SÁBADO, 20-06-2023 por Paulo Lona, Secretário-Geral do SMMP

Ao ser posta em causa a liberdade de expressão dos magistrados é a própria independência do judiciário francês que é, por essa via, posta em causa.

A liberdade de expressão dos juízes em França está a ser alvo de um ataque por parte das autoridades francesas, o que já levou a Associação dos Magistrados Europeus para a Democracia e Liberdades (MEDEL), de que fazem parte o Sindicato dos Magistrados do Ministério Público e a Associação Sindical de Juízes Portugueses, a emitir um comunicado expressando a sua preocupação e exortando, por isso, essas autoridades a abandonarem o plano de restringirem a liberdade de expressão dos membros da magistratura “e, pelo contrário, trabalharem para fazer do «país da declaração dos direitos humanos» o ponta de lança de um reforço das estruturas do Estado de Direito dentro da Europa”.

Ao ser posta em causa a liberdade de expressão dos magistrados é a própria independência do judiciário francês que é, por essa via, posta em causa.

Retomando o comunicado da MEDEL “dois dias após a decisão do Tribunal Europeu de Direitos Humanos SARISU PEHLIVAN v. Turquia de 6 de junho de 2023 (que lembra que as organizações profissionais de juízes são atores centrais da sociedade civil cujas declarações devem beneficiar de um “alto nível de proteção” uma vez que fazem parte de um “debate sobre questões de interesse público”), o Senado francês alterou o estatuto dos magistrados franceses para restringir drasticamente a liberdade de expressão das Associações Sindicais de juízes sempre que o assunto não estiver diretamente ligado ao seu exercício profissional”.

Este é um ataque que dever ser levado muito a sério até porque visa expressamente posições que foram assumidas pelo Sindicato da Magistratura Francesa ao recordar a missão de preservação dos direitos fundamentais que incumbe à autoridade judiciária em qualquer sociedade democrática e a independência que lhe deve ser reconhecida em conformidade (em causa estavam posições assumidas por esse Sindicato a propósito de uma vasta operação policial implementada em Maiote com o objetivo oficial de combater a imigração irregular, num contexto em que era de recear o desencadeamento de uma repressão excessiva). 

Retomando aqui o comunicado da MEDEL, “Embora afirmem trabalhar pelo estado de direito na Europa, parece, pelo contrário, que as autoridades francesas escolheram seguir os passos dos governos polaco e húngaro no seu esforço para desafiar a independência do judiciário, correndo o risco de expor a França a processos de infração perante os tribunais da União Europeia”.

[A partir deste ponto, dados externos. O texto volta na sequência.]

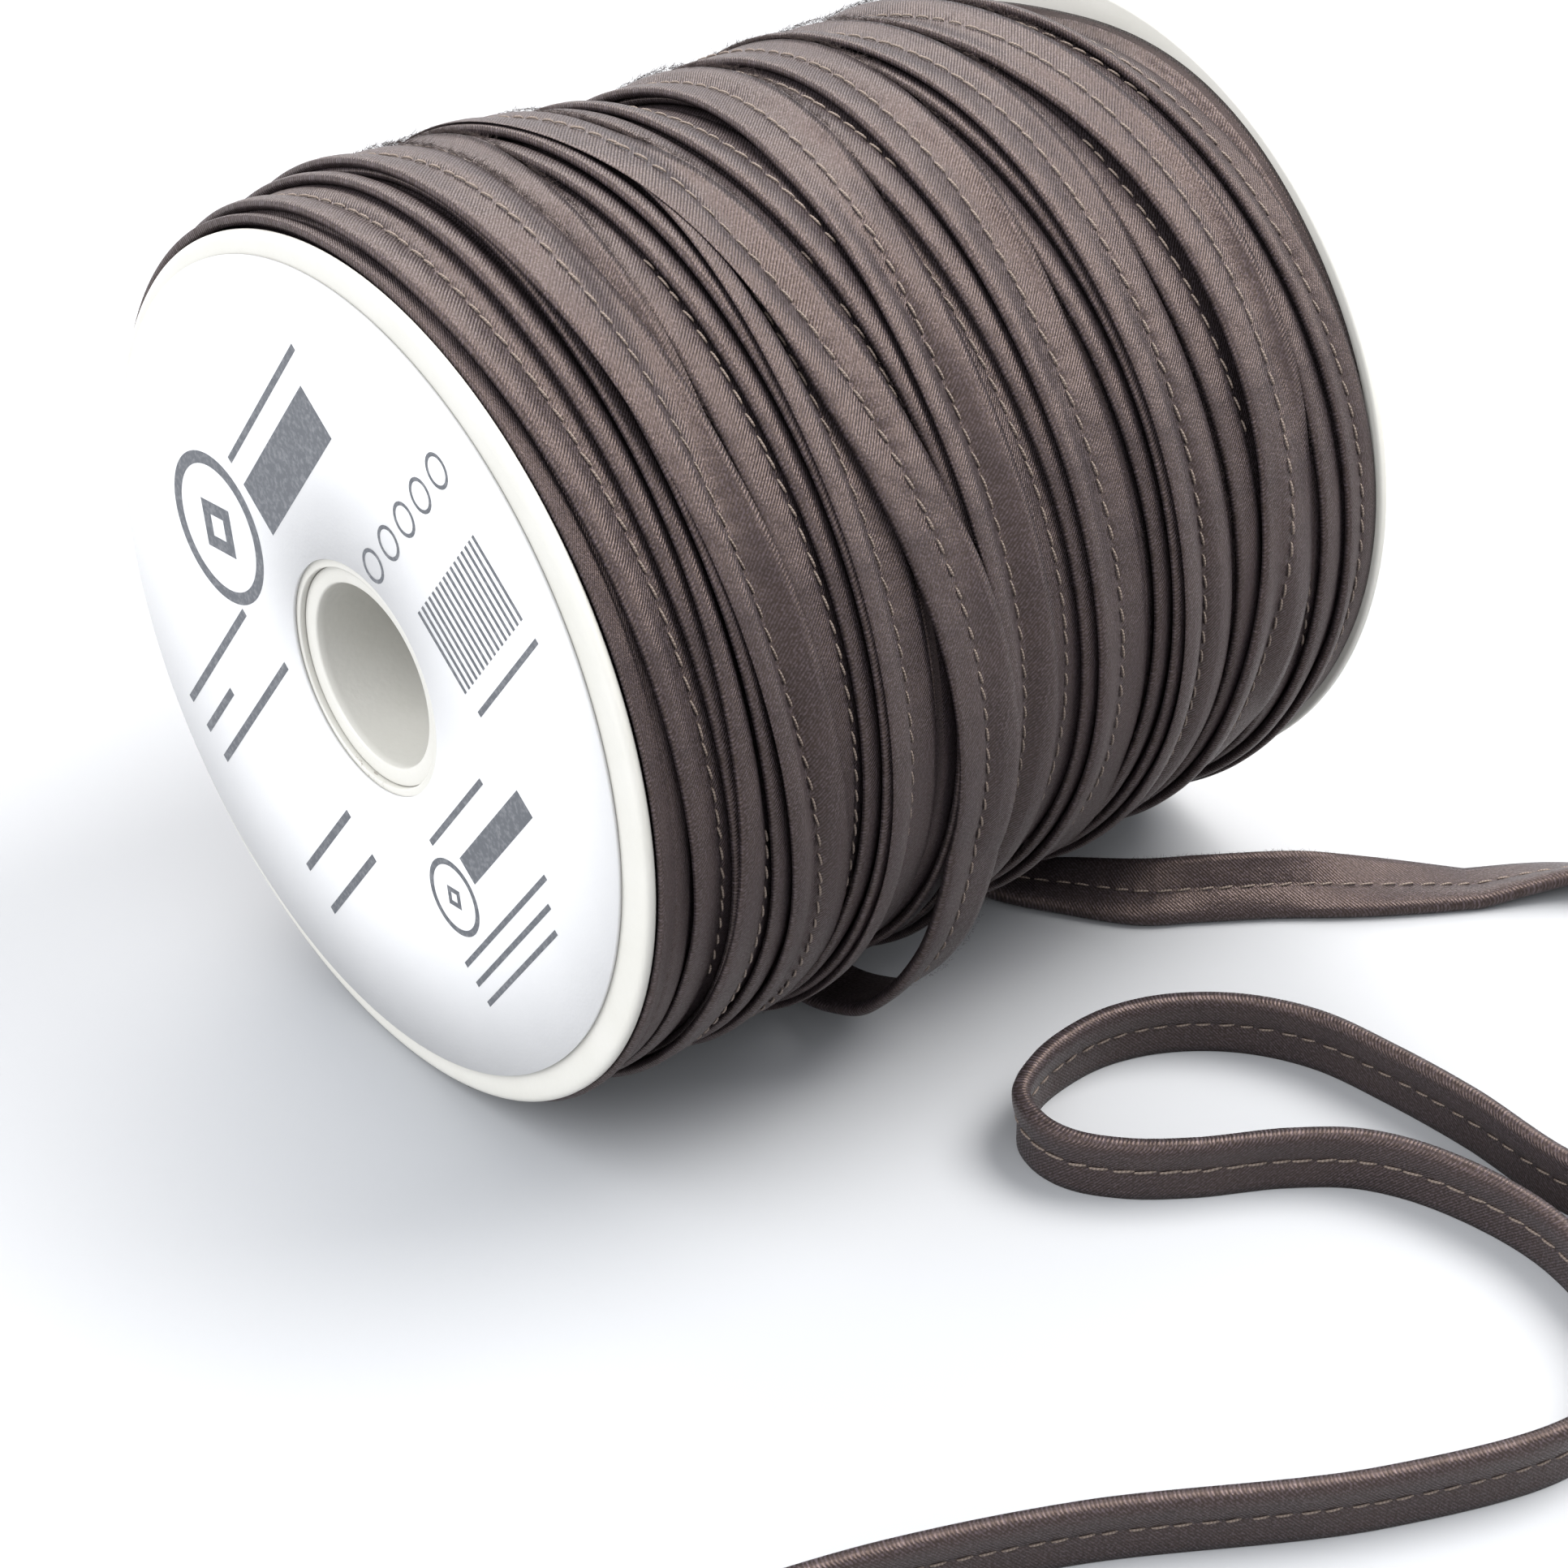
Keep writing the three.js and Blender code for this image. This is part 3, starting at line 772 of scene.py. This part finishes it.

A participação no debate público sobre questões de interesse geral – e em particular ao nível da proteção efetiva dos direitos e liberdades públicas – é para os magistrados não só um direito, mas também um dever, tal como recorda a MEDEL e como é reconhecido em particular pelo Conselho da Europa, o Tribunal Europeu de Direitos Humanos e o Tribunal da Justiça da União Europeia.

O Tribunal Europeu dos Direitos do Homem (TEDH) já condenou Estados em que magistrados representantes sindicais foram objeto de procedimento disciplinar por falarem nos meios de comunicação social. O Tribunal considerou que o representante sindical em causa tinha o direito, mas também o dever, de expressar a sua opinião quando as suas declarações faziam parte de um debate sobre questões de interesse público, considerando, além disso, que, como representante de um sindicato de magistrados, o magistrado em causa assumiu o papel de ator da sociedade civil.

É de recordar que em Portugal a liberdade sindical é um direito constitucional diretamente aplicável e vinculativo, que só pode ser restringido nos casos expressamente previstos na própria Constituição e devendo essas restrições limitar-se ao estritamente necessário e sem pôr em causa o seu conteúdo essencial.